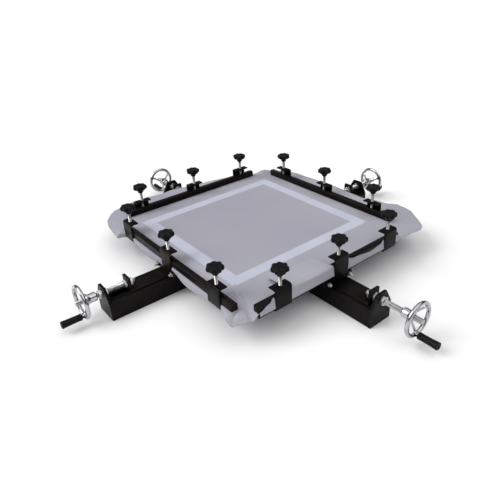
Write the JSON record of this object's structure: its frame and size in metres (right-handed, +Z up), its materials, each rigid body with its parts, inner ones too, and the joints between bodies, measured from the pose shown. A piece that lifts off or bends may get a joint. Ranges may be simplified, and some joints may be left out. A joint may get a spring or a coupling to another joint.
{
  "type": "screen mesh stretching frame",
  "caption": "Manual four-sided stretching machine for screen printing mesh: crossed base, screw-driven carriages with clamp jaws, and a screen frame under the gripped mesh.",
  "frame": {"origin": "on the floor plane under the middle of the crossed base", "axes": "+Z up; -Y along the front arm, +X along the right arm, +Y along the rear arm, -X along the left arm"},
  "size_m": [1.4169, 1.3611, 0.2],
  "materials": {
    "black_paint": "semi-gloss black paint on steel",
    "zinc_steel": "bright zinc-plated steel",
    "chrome": "polished chrome plate",
    "black_plastic": "moulded black phenolic plastic",
    "frame_white": "white sealed wooden frame rails",
    "mesh": "fine woven polyester mesh, slightly see-through"
  },
  "bodies": {
    "root": {"cross_base": "black_paint", "feed_nuts": "zinc_steel", "screen_frame": "frame_white", "mesh_panel": "mesh", "front_end_bracket": "black_paint", "right_end_bracket": "black_paint", "rear_end_bracket": "black_paint", "left_end_bracket": "black_paint"},
    "front_slide": {"front_carriage": "black_paint", "front_carriage_bolts": "zinc_steel", "front_lower_jaw": "black_paint", "front_clamp_brackets": "black_paint", "front_mesh_edge": "mesh"},
    "front_drive": {"front_lead_screw": "zinc_steel", "front_lock_nuts": "zinc_steel", "front_handwheel": "chrome"},
    "front_handle": {"front_grip": "black_plastic"},
    "front_clamp_bar": {"front_upper_jaw": "black_paint"},
    "front_clamp_knob_1": {"front_knob_1": "black_plastic"},
    "front_clamp_knob_2": {"front_knob_2": "black_plastic"},
    "front_clamp_knob_3": {"front_knob_3": "black_plastic"},
    "right_slide": {"right_carriage": "black_paint", "right_carriage_bolts": "zinc_steel", "right_lower_jaw": "black_paint", "right_clamp_brackets": "black_paint", "right_mesh_edge": "mesh"},
    "right_drive": {"right_lead_screw": "zinc_steel", "right_lock_nuts": "zinc_steel", "right_handwheel": "chrome"},
    "right_handle": {"right_grip": "black_plastic"},
    "right_clamp_bar": {"right_upper_jaw": "black_paint"},
    "right_clamp_knob_1": {"right_knob_1": "black_plastic"},
    "right_clamp_knob_2": {"right_knob_2": "black_plastic"},
    "right_clamp_knob_3": {"right_knob_3": "black_plastic"},
    "rear_slide": {"rear_carriage": "black_paint", "rear_carriage_bolts": "zinc_steel", "rear_lower_jaw": "black_paint", "rear_clamp_brackets": "black_paint", "rear_mesh_edge": "mesh"},
    "rear_drive": {"rear_lead_screw": "zinc_steel", "rear_lock_nuts": "zinc_steel", "rear_handwheel": "chrome"},
    "rear_handle": {"rear_grip": "black_plastic"},
    "rear_clamp_bar": {"rear_upper_jaw": "black_paint"},
    "rear_clamp_knob_1": {"rear_knob_1": "black_plastic"},
    "rear_clamp_knob_2": {"rear_knob_2": "black_plastic"},
    "rear_clamp_knob_3": {"rear_knob_3": "black_plastic"},
    "left_slide": {"left_carriage": "black_paint", "left_carriage_bolts": "zinc_steel", "left_lower_jaw": "black_paint", "left_clamp_brackets": "black_paint", "left_mesh_edge": "mesh"},
    "left_drive": {"left_lead_screw": "zinc_steel", "left_lock_nuts": "zinc_steel", "left_handwheel": "chrome"},
    "left_handle": {"left_grip": "black_plastic"},
    "left_clamp_bar": {"left_upper_jaw": "black_paint"},
    "left_clamp_knob_1": {"left_knob_1": "black_plastic"},
    "left_clamp_knob_2": {"left_knob_2": "black_plastic"},
    "left_clamp_knob_3": {"left_knob_3": "black_plastic"}
  },
  "joints": [
    {"name": "front_carriage_travel", "type": "slide", "parent": "root", "child": "front_slide", "axis": [0, -1, 0], "range_m": [-0.005, 0.05051]},
    {"name": "front_screw_turn", "type": "hinge", "parent": "front_slide", "child": "front_drive", "pos_m": [0, -0.33099, 0.076], "axis": [0, -1, 0], "range_deg": [-449.55, 4545.45]},
    {"name": "front_grip_turn", "type": "hinge", "parent": "front_drive", "child": "front_handle", "pos_m": [0, -0.60399, 0.03], "axis": [0, -1, 0], "continuous": true},
    {"name": "front_clamp_bar_lift", "type": "slide", "parent": "front_slide", "child": "front_clamp_bar", "axis": [0, 0, 1], "range_m": [0, 0.012]},
    {"name": "front_knob_1_turn", "type": "hinge", "parent": "front_clamp_bar", "child": "front_clamp_knob_1", "pos_m": [-0.23, -0.33099, 0.142], "axis": [0, 0, 1], "range_deg": [0, 2880.3]},
    {"name": "front_knob_2_turn", "type": "hinge", "parent": "front_clamp_bar", "child": "front_clamp_knob_2", "pos_m": [0.017, -0.33099, 0.142], "axis": [0, 0, 1], "range_deg": [0, 2880.3]},
    {"name": "front_knob_3_turn", "type": "hinge", "parent": "front_clamp_bar", "child": "front_clamp_knob_3", "pos_m": [0.264, -0.33099, 0.142], "axis": [0, 0, 1], "range_deg": [0, 2880.3]},
    {"name": "right_carriage_travel", "type": "slide", "parent": "root", "child": "right_slide", "axis": [1, 0, 0], "range_m": [-0.05495, 0.00056]},
    {"name": "right_screw_turn", "type": "hinge", "parent": "right_slide", "child": "right_drive", "pos_m": [0.38094, 0, 0.076], "axis": [1, 0, 0], "range_deg": [-4945.05, 49.95]},
    {"name": "right_grip_turn", "type": "hinge", "parent": "right_drive", "child": "right_handle", "pos_m": [0.65394, 0, 0.03], "axis": [1, 0, 0], "continuous": true},
    {"name": "right_clamp_bar_lift", "type": "slide", "parent": "right_slide", "child": "right_clamp_bar", "axis": [0, 0, 1], "range_m": [0, 0.012]},
    {"name": "right_knob_1_turn", "type": "hinge", "parent": "right_clamp_bar", "child": "right_clamp_knob_1", "pos_m": [0.38094, -0.214, 0.142], "axis": [0, 0, 1], "range_deg": [0, 2880.3]},
    {"name": "right_knob_2_turn", "type": "hinge", "parent": "right_clamp_bar", "child": "right_clamp_knob_2", "pos_m": [0.38094, 0.006, 0.142], "axis": [0, 0, 1], "range_deg": [0, 2880.3]},
    {"name": "right_knob_3_turn", "type": "hinge", "parent": "right_clamp_bar", "child": "right_clamp_knob_3", "pos_m": [0.38094, 0.226, 0.142], "axis": [0, 0, 1], "range_deg": [0, 2880.3]},
    {"name": "rear_carriage_travel", "type": "slide", "parent": "root", "child": "rear_slide", "axis": [0, 1, 0], "range_m": [-0.02609, 0.02942]},
    {"name": "rear_screw_turn", "type": "hinge", "parent": "rear_slide", "child": "rear_drive", "pos_m": [0, 0.35208, 0.076], "axis": [0, 1, 0], "range_deg": [-2347.65, 2647.35]},
    {"name": "rear_grip_turn", "type": "hinge", "parent": "rear_drive", "child": "rear_handle", "pos_m": [0, 0.62509, 0.03], "axis": [0, 1, 0], "continuous": true},
    {"name": "rear_clamp_bar_lift", "type": "slide", "parent": "rear_slide", "child": "rear_clamp_bar", "axis": [0, 0, 1], "range_m": [0, 0.012]},
    {"name": "rear_knob_1_turn", "type": "hinge", "parent": "rear_clamp_bar", "child": "rear_clamp_knob_1", "pos_m": [0.222, 0.35208, 0.142], "axis": [0, 0, 1], "range_deg": [0, 2880.3]},
    {"name": "rear_knob_2_turn", "type": "hinge", "parent": "rear_clamp_bar", "child": "rear_clamp_knob_2", "pos_m": [-0.004, 0.35208, 0.142], "axis": [0, 0, 1], "range_deg": [0, 2880.3]},
    {"name": "rear_knob_3_turn", "type": "hinge", "parent": "rear_clamp_bar", "child": "rear_clamp_knob_3", "pos_m": [-0.23, 0.35208, 0.142], "axis": [0, 0, 1], "range_deg": [0, 2880.3]},
    {"name": "left_carriage_travel", "type": "slide", "parent": "root", "child": "left_slide", "axis": [-1, 0, 0], "range_m": [-0.03202, 0.02348]},
    {"name": "left_screw_turn", "type": "hinge", "parent": "left_slide", "child": "left_drive", "pos_m": [-0.35802, 0, 0.076], "axis": [-1, 0, 0], "range_deg": [-2882.11, 2112.89]},
    {"name": "left_grip_turn", "type": "hinge", "parent": "left_drive", "child": "left_handle", "pos_m": [-0.63102, 0, 0.03], "axis": [-1, 0, 0], "continuous": true},
    {"name": "left_clamp_bar_lift", "type": "slide", "parent": "left_slide", "child": "left_clamp_bar", "axis": [0, 0, 1], "range_m": [0, 0.012]},
    {"name": "left_knob_1_turn", "type": "hinge", "parent": "left_clamp_bar", "child": "left_clamp_knob_1", "pos_m": [-0.35802, 0.226, 0.142], "axis": [0, 0, 1], "range_deg": [0, 2880.3]},
    {"name": "left_knob_2_turn", "type": "hinge", "parent": "left_clamp_bar", "child": "left_clamp_knob_2", "pos_m": [-0.35802, 0.003, 0.142], "axis": [0, 0, 1], "range_deg": [0, 2880.3]},
    {"name": "left_knob_3_turn", "type": "hinge", "parent": "left_clamp_bar", "child": "left_clamp_knob_3", "pos_m": [-0.35802, -0.22, 0.142], "axis": [0, 0, 1], "range_deg": [0, 2880.3]}
  ],
  "couplings": [
    {"joint": "front_carriage_travel", "follows": "front_screw_turn", "m_per_rad": 0.00063662},
    {"joint": "front_knob_1_turn", "follows": "front_clamp_bar_lift", "rad_per_m": 4188.8},
    {"joint": "front_knob_2_turn", "follows": "front_clamp_bar_lift", "rad_per_m": 4188.8},
    {"joint": "front_knob_3_turn", "follows": "front_clamp_bar_lift", "rad_per_m": 4188.8},
    {"joint": "right_carriage_travel", "follows": "right_screw_turn", "m_per_rad": 0.00063662},
    {"joint": "right_knob_1_turn", "follows": "right_clamp_bar_lift", "rad_per_m": 4188.8},
    {"joint": "right_knob_2_turn", "follows": "right_clamp_bar_lift", "rad_per_m": 4188.8},
    {"joint": "right_knob_3_turn", "follows": "right_clamp_bar_lift", "rad_per_m": 4188.8},
    {"joint": "rear_carriage_travel", "follows": "rear_screw_turn", "m_per_rad": 0.00063662},
    {"joint": "rear_knob_1_turn", "follows": "rear_clamp_bar_lift", "rad_per_m": 4188.8},
    {"joint": "rear_knob_2_turn", "follows": "rear_clamp_bar_lift", "rad_per_m": 4188.8},
    {"joint": "rear_knob_3_turn", "follows": "rear_clamp_bar_lift", "rad_per_m": 4188.8},
    {"joint": "left_carriage_travel", "follows": "left_screw_turn", "m_per_rad": 0.00063662},
    {"joint": "left_knob_1_turn", "follows": "left_clamp_bar_lift", "rad_per_m": 4188.8},
    {"joint": "left_knob_2_turn", "follows": "left_clamp_bar_lift", "rad_per_m": 4188.8},
    {"joint": "left_knob_3_turn", "follows": "left_clamp_bar_lift", "rad_per_m": 4188.8}
  ]
}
---
▶ [Task objective]
Select the lines that carry the string "materials" and copy them.

▶ [Task output]
Write the JSON record of this object's structure: its frame and size in metres (right-handed, +Z up), its materials, each rigid body with its parts, inner ones too, and the joints between bodies, measured from the pose shown. A piece that lifts off or bends may get a joint. Ranges may be simplified, and some joints may be left out. A joint may get a spring or a coupling to another joint.
  "materials": {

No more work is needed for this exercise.